На самом же деле в области художества, как и в «точных» видах познания, ум располагают к себе глубокие и верные суждения. И в искусстве он ищет истин – не форм, не чувств, не развлечения как таковых. Не то произведение, которое только развлечет, а то, которое научит и заставит мыслить, ценит хоть сколько-то пробужденный ум. Повинюсь: сказав «истин», я выбрал неверное слово. Разум в художестве ищет пищу: как для мысли, так и для воображения. Питательность, богатство, глубина – таинственно связаны с истиной, помимо воли автора и читателя.

Художество субъективно по своему происхождению, достигает ума и сердца также субъективно, по личной склонности, но объективно по своему содержанию: тем или иным истинам о человеке и жизни. Без желания учить и учиться, делиться и усваивать нет и художества. Художник не «творит» из ничего. Не «выражает» какие-то внутренние «тайности». Он видит и рассказывает об увиденном. Читатель, зритель – не просто с разинутым ртом созерцает каскад форм и красок, но соучаствует в творении (или убивает его своим равнодушием, неспособностью впустить в себя).

Распространенные же мифы о художестве удобны тем, что освобождают публику от внутреннего труда, да и художника из ответственного труженика превращают в смотрителя кунсткамеры. Простота – обычная черта ложных объяснений.

VII. Власть новизны

Жизнь сама по себе не событие, а только возможность событий. Сладость ее в переходе от возможного к действительному, иногда – в касании их границы. Второе, пожалуй, самое сладкое. Детство – время сплошного хождения по этой грани. Во взрослой жизни ощутить дуновение возможности позволяет искусство, но еще больше – всякая новизна, движение, дух перемены.

Сердцу важен именно переход от возможности к действительности. Сами по себе «достижения» пусты, они всегда в прошлом, тогда как сердце живет будущим, прошлое его не питает. (Не смешивать с «прошлым» как основой и почвой культуры – здесь твердыня прошлого охраняет настоящее для будущего.) Власть новизны, возможно, сильнее даже власти пола, а уж соединение этих сил почти непобедимо.

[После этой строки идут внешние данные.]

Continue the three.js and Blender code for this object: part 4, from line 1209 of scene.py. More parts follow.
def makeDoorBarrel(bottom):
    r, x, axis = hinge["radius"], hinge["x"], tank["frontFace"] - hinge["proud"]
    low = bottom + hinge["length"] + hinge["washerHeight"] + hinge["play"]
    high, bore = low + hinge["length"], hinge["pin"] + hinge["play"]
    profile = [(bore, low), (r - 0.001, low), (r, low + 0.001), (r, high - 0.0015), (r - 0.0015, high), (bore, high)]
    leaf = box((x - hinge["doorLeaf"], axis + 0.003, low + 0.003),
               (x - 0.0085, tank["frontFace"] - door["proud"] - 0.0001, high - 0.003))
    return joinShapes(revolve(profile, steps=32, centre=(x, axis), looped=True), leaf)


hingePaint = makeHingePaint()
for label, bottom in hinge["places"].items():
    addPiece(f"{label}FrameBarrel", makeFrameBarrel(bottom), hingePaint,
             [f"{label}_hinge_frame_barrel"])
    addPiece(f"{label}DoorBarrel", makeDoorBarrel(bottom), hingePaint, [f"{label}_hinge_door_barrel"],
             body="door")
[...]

Впрочем, говоря о власти новизны над душой, не стоит забывать, что психолог не имеет права говорить о человеке вообще, но только об известном ему – чаще всего о самом себе. Единой «истины о человеке», возможно, и нет; есть ряд соперничающих истин, из которых ум выбирает свою – не по произволу, а по внутреннему сродству. Мы с трудом можем судить о «человеке», доступнее для понимания отдельные человеческие типы. Частное нередко принимается за целое, так и знание определенного типа иногда выдается за знание человека. Даже больше: целые эпохи представление о человеке строят из познания одного типа, пренебрегая остальными. Эпоха создается людьми определенного склада и их создает. Склад этот, сколько можно судить, врожденный, и благо тому, кто родился «вовремя». С этой оговоркой можно продолжить.

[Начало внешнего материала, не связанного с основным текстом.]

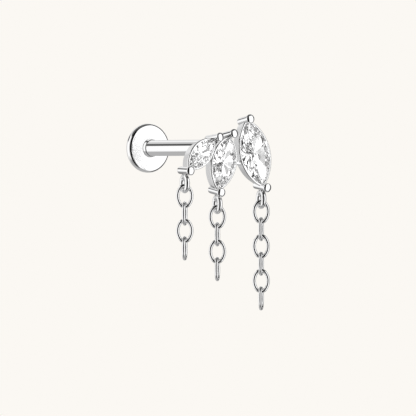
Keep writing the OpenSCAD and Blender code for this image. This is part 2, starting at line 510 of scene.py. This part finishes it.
def bar_end(stone, along, across):
    lean = math.radians(STONES[stone]["lean"])
    x, z = STONES[stone]["centre"]
    x += along * math.sin(lean) + across * math.cos(lean)
    z += along * math.cos(lean) - across * math.sin(lean)
    return Vector((x, -BAR_FRONT, z))


def bar(start, stop):
    span = bar_end(*stop) - bar_end(*start)
    bm = lathe([(0, 0), (BAR_R, 0), (BAR_R, span.length), (0, span.length)], TURN_STEPS // 2)
    turn = span.to_track_quat("Z", "Y").to_matrix().to_4x4()
    move(bm, Matrix.Translation(bar_end(*start)) @ turn)
    return bm


def pin_and_pad():
    """The pad is in front of the seat and the pin behind it, inside the post."""
    profile = [
        (0, -PAD_T),
        (PAD_FRONT_R, -PAD_T),
        (PAD_R, 0),
        (PIN_R, 0),
        (PIN_R, PIN_LEN - LEAD_IN),
        (PIN_R - LEAD_IN, PIN_LEN),
        (0, PIN_LEN),
    ]
    bm = lathe(profile)
    round_ring(bm, PAD_FRONT_R, -PAD_T, PAD_EDGE, FINE_STEPS)
    round_ring(bm, PAD_R, 0, PAD_EDGE, FINE_STEPS)
    move(bm, Matrix.Translation((0, -SEAT_GAP, 0)) @ along_post())
    return bm


def oval_ring(ring_len, ring_w, wire):
    """An upright oval of round wire in the XZ plane. Its side arcs run into its
    end arcs where a 3-4-5 triangle joins their centres."""
    half_l = (ring_len - wire) / 2
    half_w = (ring_w - wire) / 2
    centre_gap = (half_l - half_w) / (4 / 5 + 3 / 5 - 1)
    side_off = centre_gap * 4 / 5
    end_off = centre_gap * 3 / 5
    turn = math.atan2(3, 4)
    end_turn = math.pi - 2 * turn
    arcs = [
        ((-side_off, 0, 0), turn),
        ((0, 0, end_off), end_turn),
        ((side_off, 0, 0), 2 * turn),
        ((0, 0, -end_off), end_turn),
        ((-side_off, 0, 0), turn),
    ]
    bm = bmesh.new()
    bmesh.ops.create_circle(bm, segments=WIRE_SIDES, radius=wire / 2, cap_ends=False)
    bmesh.ops.translate(bm, vec=(half_w, 0, 0), verts=bm.verts)
    section = bm.verts[:] + bm.edges[:]
    for centre, angle in arcs:
        made = bmesh.ops.spin(
            bm, geom=section, cent=centre, axis=(0, -1, 0),
            angle=angle, steps=math.ceil(angle / ARC_STEP),
        )
        section = made["geom_last"]
    close_up(bm)
    return bm


def middle_of(node):
    """Middle of a node's box, in millimetres."""
    low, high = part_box(node)
    return (low + high) / 2 / MM


def soldered_loop(name):
    """The loop that the first link of a chain hangs from."""
    rise = LOOP_LEN / 2 - LOOP_WIRE - FIRST_LINK_GAP - LINK_WIRE + LINK_LEN / 2
    place = middle_of(f"{name}_chain_link_1") + Vector((0, 0, rise))
    bm = oval_ring(LOOP_LEN, LOOP_W, LOOP_WIRE)
    move(bm, Matrix.Translation(place) @ Matrix.Rotation(LOOP_TURN, 4, "Z"))
    return bm


def chain_link(node, number):
    """Odd links face the camera, and even ones are nearly edge on."""
    bm = oval_ring(LINK_LEN, LINK_W, LINK_WIRE)
    turn = FACE_TURN if number % 2 == 1 else EDGE_TURN
    move(bm, Matrix.Translation(middle_of(node)) @ Matrix.Rotation(turn, 4, "Z"))
    return bm


# Stones

def outline_reach(row, turn):
    """How far the outline reaches from the stone's centre, in the direction turn."""
    tip_turn = math.acos(arc_off(row) / arc_r(row))
    side_turn = min(abs(turn), math.pi - abs(turn))
    if side_turn < tip_turn:
        return arc_r(row) - arc_off(row) * math.cos(side_turn)
    return row["length"] / 2 * math.sin(side_turn)


def facet_turn(number, facets):
    """Direction of one of a row of facets, from minus to plus half a turn."""
    turn = (number + facets["phase"]) * 2 * math.pi / facets["count"]
    return math.remainder(turn, 2 * math.pi)


def cut_facet(bm, point, normal):
    """Cuts off what lies beyond a plane, and closes the stone again."""
    cut = bmesh.ops.bisect_plane(
        bm, geom=everything(bm), dist=FACET_MERGE, plane_co=point, plane_no=normal, clear_outer=True
    )
    edges = [part for part in cut["geom_cut"] if isinstance(part, bmesh.types.BMEdge)]
    if len(edges) > 2:
        bmesh.ops.contextual_create(bm, geom=edges)


def cut_row(bm, row, facets, edge_z, aim_z, aim_share=0):
    """Cuts a ring of facets. Each runs from the outline at the height edge_z
    towards the height aim_z, at this share of the way out from the centre."""
    for i in range(facets["count"]):
        turn = facet_turn(i, facets)
        reach = outline_reach(row, turn)
        out = Vector((math.cos(turn), math.sin(turn), 0))
        run = reach * (1 - aim_share)
        normal = out * (aim_z - edge_z) + Vector((0, 0, run))
        if aim_z < edge_z:
            normal = -normal
        cut_facet(bm, out * reach + Vector((0, 0, edge_z)), normal.normalized())


def cut_stone(row):
    bm = bmesh.new()
    bmesh.ops.create_cube(bm, size=BLOCK_SIZE * row["length"])
    for i in range(GIRDLE["count"]):
        turn = facet_turn(i, GIRDLE)
        out = Vector((math.cos(turn), math.sin(turn), 0))
        cut_facet(bm, out * outline_reach(row, turn), out)
    crown = CROWN_RISE * row["width"]
    cut_facet(bm, Vector((0, 0, GIRDLE_T + crown)), Vector((0, 0, 1)))
    for facets in CROWN_ROWS:
        start_z = GIRDLE_T + facets["from"] * crown
        stop_z = GIRDLE_T + facets["to"] * crown
        cut_row(bm, row, facets, start_z, stop_z, facets["share"])
    for facets in PAVILION_ROWS:
        cut_row(bm, row, facets, 0, -facets["to"] * row["width"])
    close_up(bm, FACET_MERGE)
    bmesh.ops.translate(bm, vec=(0, 0, CUP_DEPTH - GIRDLE_SINK), verts=bm.verts)
    move(bm, in_fan(row))
    return bm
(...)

Новизна подобна свободе: отсутствие убивает, избыток душит. Ум сохнет без нового и тонет в его избытке. Новизну обещает революция, и народы идут за ней, хотя это «новое» всегда оказывается низшего качества в сравнении со «старым»… Новизне, в некотором роде, противостоит культура – как сила внутренней дисциплины, отбора, качественных оценок, – хотя и не препятствует входу нового в мир.

Почему новое так соблазнительно? Оно распускает старые связи, упраздняет вопросы, не разрешая их, позволяет забыться, возвращает на грань возможного и действительного – в общем, возвращает к детскому состоянию свободы, легкости и необусловленности.

Мы говорим «новизна», а имеем в виду движение; одно – кратчайший путь к другому. Личность бодрая, собранная, восприимчивая не может насытиться собственным содержанием, ей нужны движение, смена впечатлений, без них – внутренняя темнота и тоска. Подавленность – чувство ума, вынужденного довольствоваться самим собой.